Although we are given glimpses into her ultimate success—stage lights, a flashy car, heavy make-up—throughout the film, Funny Cow never gives us the satisfaction of watching her break free. The non-linear structure of Funny Cow keeps the audience contained within what feels like completely stagnant periods of violence and poverty. While we see the giant country house that our protagonist escapes to, we never see the escape.  

A movie about a comedian growing out of a tough life could easily purport some sort of pro-humor message—yet Funny Cow does no such thing. When Funny Cow laughs, she laughs privately, cynically. No matter how many times Peake returns to the refrain of wanting to make people laugh, laughter in the movie is just as dark and lonely as violence. The career of comedian is, at its best, simply a stage for Funny Cow to finally speak. And, at its worst, it is a career that leads fellow comedian and Funny Cow’s inspiration, Lenny (Alun Armstrong), to suicide. In short, humor is anything but uniting. Even in moments of levity, such as when Peake playfully pranks her intellectual savior boyfriend (Paddy Considine), her laughter is uncomfortably one-sided.  

Peake’s most striking trick throughout the film is the way in which she stares into the camera, making us the intentional bystanders to her life. Friendless and proud, Funny Cow’s uncomfortable, drawn-out looks are not attempts to communicate with the audience or plead for help. They are simply the stoic gazes of someone with nothing to lose.  

Diane was written and directed by documentarian Kent Jones. Perhaps his background, grounded in reality, accounts for the film’s attention to detail and cultural accuracy. The film follows an older woman moving through a life she has dedicated to helping others—her drug-addicted son, her ailing friends, and the homeless people who frequent the soup kitchen where she works. This premise has the potential to be a moving story, but it is Jones’s seamless integration of minutiae of New England life—the kitschy, fading Victorian homes, the stark, shaky night driving shots—that lend the story the authenticity to really pierce hearts. Further, the actors’ strong portrayal of rural New Englanders gives the film grit and helps the story to avoid feeling like a cheap tearjerker. 
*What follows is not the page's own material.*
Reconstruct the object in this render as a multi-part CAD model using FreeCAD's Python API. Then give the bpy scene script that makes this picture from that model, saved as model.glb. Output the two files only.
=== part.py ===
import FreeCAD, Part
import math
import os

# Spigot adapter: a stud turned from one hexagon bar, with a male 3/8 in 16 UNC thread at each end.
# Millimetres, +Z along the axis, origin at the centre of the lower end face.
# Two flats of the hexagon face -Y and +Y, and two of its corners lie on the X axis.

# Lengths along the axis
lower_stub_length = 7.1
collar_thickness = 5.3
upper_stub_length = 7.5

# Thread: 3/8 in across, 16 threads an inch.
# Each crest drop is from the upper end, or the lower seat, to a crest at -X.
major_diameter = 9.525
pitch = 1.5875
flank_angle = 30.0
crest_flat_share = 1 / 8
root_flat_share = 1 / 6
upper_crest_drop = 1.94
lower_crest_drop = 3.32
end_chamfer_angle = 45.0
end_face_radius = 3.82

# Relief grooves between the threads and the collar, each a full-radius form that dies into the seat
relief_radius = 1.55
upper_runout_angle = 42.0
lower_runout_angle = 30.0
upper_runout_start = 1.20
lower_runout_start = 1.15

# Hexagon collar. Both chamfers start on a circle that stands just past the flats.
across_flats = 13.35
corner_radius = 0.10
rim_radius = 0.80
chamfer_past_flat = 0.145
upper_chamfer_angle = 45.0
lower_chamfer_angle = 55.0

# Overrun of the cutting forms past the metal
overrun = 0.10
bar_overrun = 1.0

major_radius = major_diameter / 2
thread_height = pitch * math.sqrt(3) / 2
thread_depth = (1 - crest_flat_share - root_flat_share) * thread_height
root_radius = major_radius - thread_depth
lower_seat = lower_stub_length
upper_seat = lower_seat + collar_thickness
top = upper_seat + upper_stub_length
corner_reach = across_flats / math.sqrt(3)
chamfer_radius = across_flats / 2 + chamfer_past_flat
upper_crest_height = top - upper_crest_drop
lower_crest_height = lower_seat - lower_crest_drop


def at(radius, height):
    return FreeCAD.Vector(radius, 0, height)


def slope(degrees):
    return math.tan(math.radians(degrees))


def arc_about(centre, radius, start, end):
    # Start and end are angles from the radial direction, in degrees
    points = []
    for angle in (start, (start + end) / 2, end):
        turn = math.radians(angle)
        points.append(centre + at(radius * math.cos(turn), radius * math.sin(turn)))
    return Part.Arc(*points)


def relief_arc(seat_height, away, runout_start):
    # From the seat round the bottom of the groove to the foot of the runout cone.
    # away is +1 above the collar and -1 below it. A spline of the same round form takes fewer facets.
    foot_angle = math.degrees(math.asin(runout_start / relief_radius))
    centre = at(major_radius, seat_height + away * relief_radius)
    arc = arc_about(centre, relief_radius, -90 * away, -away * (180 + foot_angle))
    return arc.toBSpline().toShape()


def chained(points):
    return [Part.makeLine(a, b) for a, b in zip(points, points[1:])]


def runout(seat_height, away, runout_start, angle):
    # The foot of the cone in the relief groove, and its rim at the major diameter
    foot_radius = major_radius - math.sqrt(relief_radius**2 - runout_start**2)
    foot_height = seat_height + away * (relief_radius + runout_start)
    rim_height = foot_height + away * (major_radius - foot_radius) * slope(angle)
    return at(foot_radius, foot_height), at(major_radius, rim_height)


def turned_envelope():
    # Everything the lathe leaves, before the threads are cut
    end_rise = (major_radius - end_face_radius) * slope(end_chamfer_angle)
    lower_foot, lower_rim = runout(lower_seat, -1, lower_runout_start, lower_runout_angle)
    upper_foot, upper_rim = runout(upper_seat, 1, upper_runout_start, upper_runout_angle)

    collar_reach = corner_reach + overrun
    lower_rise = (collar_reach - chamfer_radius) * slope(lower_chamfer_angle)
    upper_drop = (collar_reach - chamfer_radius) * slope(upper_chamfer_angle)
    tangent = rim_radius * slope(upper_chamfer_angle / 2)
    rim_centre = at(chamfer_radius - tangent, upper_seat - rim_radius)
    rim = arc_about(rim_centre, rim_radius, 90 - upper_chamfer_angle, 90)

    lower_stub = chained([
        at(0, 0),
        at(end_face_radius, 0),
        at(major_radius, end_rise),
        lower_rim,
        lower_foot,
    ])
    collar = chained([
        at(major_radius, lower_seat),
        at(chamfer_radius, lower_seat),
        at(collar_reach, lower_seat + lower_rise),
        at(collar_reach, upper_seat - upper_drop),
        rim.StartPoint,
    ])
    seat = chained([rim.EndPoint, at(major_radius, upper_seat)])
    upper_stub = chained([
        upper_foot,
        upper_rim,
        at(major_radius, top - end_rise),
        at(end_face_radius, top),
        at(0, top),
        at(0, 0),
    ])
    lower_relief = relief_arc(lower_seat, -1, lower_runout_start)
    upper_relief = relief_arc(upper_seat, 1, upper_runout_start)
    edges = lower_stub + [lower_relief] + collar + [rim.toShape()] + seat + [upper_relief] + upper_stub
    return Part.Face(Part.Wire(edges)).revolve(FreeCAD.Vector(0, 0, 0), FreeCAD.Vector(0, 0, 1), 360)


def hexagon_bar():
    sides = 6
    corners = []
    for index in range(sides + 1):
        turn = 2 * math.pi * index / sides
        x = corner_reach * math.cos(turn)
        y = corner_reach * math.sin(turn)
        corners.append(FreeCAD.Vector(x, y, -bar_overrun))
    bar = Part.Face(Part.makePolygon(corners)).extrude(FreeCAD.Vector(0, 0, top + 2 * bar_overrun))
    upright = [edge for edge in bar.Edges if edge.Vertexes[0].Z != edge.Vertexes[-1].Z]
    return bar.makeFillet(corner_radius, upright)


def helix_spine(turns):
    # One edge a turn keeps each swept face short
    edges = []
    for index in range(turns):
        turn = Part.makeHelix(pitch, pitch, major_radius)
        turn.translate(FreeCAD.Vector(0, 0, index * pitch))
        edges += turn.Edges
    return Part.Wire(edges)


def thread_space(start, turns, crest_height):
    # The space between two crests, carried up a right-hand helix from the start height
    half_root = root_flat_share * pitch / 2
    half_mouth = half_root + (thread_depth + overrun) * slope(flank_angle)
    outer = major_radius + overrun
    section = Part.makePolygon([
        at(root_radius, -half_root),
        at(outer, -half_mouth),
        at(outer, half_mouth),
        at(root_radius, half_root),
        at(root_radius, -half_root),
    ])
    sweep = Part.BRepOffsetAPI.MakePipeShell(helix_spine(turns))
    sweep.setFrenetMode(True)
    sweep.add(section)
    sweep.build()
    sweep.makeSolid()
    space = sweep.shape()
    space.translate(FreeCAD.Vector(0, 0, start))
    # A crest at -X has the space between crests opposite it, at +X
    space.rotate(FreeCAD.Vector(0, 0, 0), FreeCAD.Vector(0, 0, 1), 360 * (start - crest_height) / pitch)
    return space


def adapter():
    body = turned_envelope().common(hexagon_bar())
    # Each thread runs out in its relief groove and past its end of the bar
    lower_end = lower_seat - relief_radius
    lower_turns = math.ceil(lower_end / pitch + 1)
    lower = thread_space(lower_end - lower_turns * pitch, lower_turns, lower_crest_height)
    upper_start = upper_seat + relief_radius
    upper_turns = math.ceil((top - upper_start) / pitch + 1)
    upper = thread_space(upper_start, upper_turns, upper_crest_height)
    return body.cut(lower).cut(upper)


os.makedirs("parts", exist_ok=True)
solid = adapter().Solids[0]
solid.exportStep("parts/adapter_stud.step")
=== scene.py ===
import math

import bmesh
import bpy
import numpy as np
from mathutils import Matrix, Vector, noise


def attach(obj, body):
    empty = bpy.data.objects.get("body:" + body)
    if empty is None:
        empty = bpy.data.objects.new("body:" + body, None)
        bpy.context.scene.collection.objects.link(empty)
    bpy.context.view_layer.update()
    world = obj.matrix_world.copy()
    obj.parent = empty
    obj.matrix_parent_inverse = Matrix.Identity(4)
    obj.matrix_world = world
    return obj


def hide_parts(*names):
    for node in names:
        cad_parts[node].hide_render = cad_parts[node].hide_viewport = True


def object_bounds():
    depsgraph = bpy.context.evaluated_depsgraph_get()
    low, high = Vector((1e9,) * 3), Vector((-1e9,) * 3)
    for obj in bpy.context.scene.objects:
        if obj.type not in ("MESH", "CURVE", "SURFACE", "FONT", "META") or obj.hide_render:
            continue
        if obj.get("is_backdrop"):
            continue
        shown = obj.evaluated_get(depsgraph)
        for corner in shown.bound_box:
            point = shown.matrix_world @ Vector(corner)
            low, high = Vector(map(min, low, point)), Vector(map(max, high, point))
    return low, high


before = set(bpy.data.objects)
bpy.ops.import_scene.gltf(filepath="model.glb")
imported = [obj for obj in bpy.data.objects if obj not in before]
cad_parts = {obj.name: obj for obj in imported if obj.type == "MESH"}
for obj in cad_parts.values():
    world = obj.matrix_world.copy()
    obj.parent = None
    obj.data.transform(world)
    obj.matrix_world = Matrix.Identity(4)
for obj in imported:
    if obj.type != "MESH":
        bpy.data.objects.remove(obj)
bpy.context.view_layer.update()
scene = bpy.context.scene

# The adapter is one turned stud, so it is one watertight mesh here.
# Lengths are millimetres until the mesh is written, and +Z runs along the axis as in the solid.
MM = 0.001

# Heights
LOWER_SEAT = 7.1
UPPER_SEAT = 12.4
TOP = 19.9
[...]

The standout performance in Diane is undoubtedly Mary Kay Place (Being John Malkovich; Girl, Interrupted) as Diane herself. This film operates on the radical notion that women can be engrossing, multidimensional characters—it even passes the Bechdel test, a depressingly low bar that far too many of this year’s standout films couldn’t muster the chutzpah to pass. Place takes Jones’s strong writing and imbues it with a commendable breadth of emotion. In one scene, she sits around a table with multigenerational friends and family, trading stories and cookies. Diane lets her more exuberant friends command the attention in the room, and yet the way she drinks in their warmth and excitement alludes to more going on below her surface. Diane may resonate with viewers or share qualities that they associate with the women in their lives, but she is not a sister, aunt, mother, or wife. She is the subject of her own film, rather than a canvas for other characters’ stories. 
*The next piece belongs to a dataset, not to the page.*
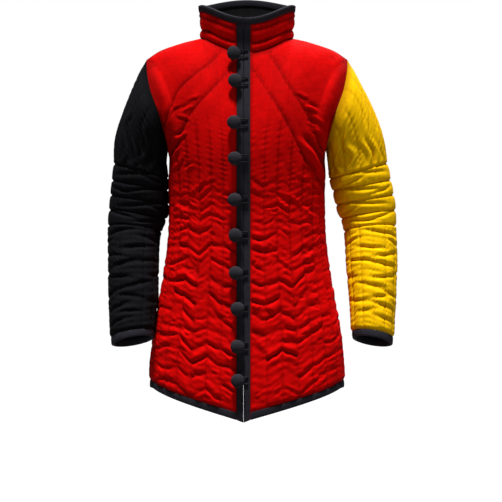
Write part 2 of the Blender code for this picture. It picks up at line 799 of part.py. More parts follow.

The beauty of the Chicago International Film Festival is the scope of its submissions. One can watch a deeply American film like Diane one day and see a film like The Road Not Taken the next. Gaopeng Tang’s directorial debut is a strong candidate for most refreshing take on a Western to come out this year. If Westerns directed by Italians are “spaghetti Westerns,” this film, which is set in China’s Gobi Desert, could be called a “lo mein Western.” It retains the base elements of the genre—a vigilante on a quest to save a damsel in distress, a gang of outlaws determined to catch him, hostile locals, brawls, robberies, and shootouts, all of which coalesce in an adventure that feels a bit less campy than your average Western, and with a decidedly Eastern twist. 

In The Road Not Taken, one explores a side of China that the average American rarely gets a glimpse at. The main character, Yong (the exuberant Xuebing Wang), is an ostrich farmer who owes mob boss Mr. Wu (Xufeng Wang) a lot of money. Wu aims to settle this debt by kicking Yong’s ex-wife out of her apartment. He gives Yong an extension, leaving him with his boss’s son (the adorable Gengyou Zhu) for a few days and promising to return to negotiations when he picks him up. As Yong travels with the boy to save his ex, they cross Mad Max–esque stark expanses of land, frequent dusty truck stops, and steal from a lonely fruit stand along the highway. This odyssey is visually stunning, though a bit drawn out. Nonetheless, the depraved but charming auxiliary scenes draw parallels with Yong’s storyline, allowing the reader to think about power dynamics in such a barren place.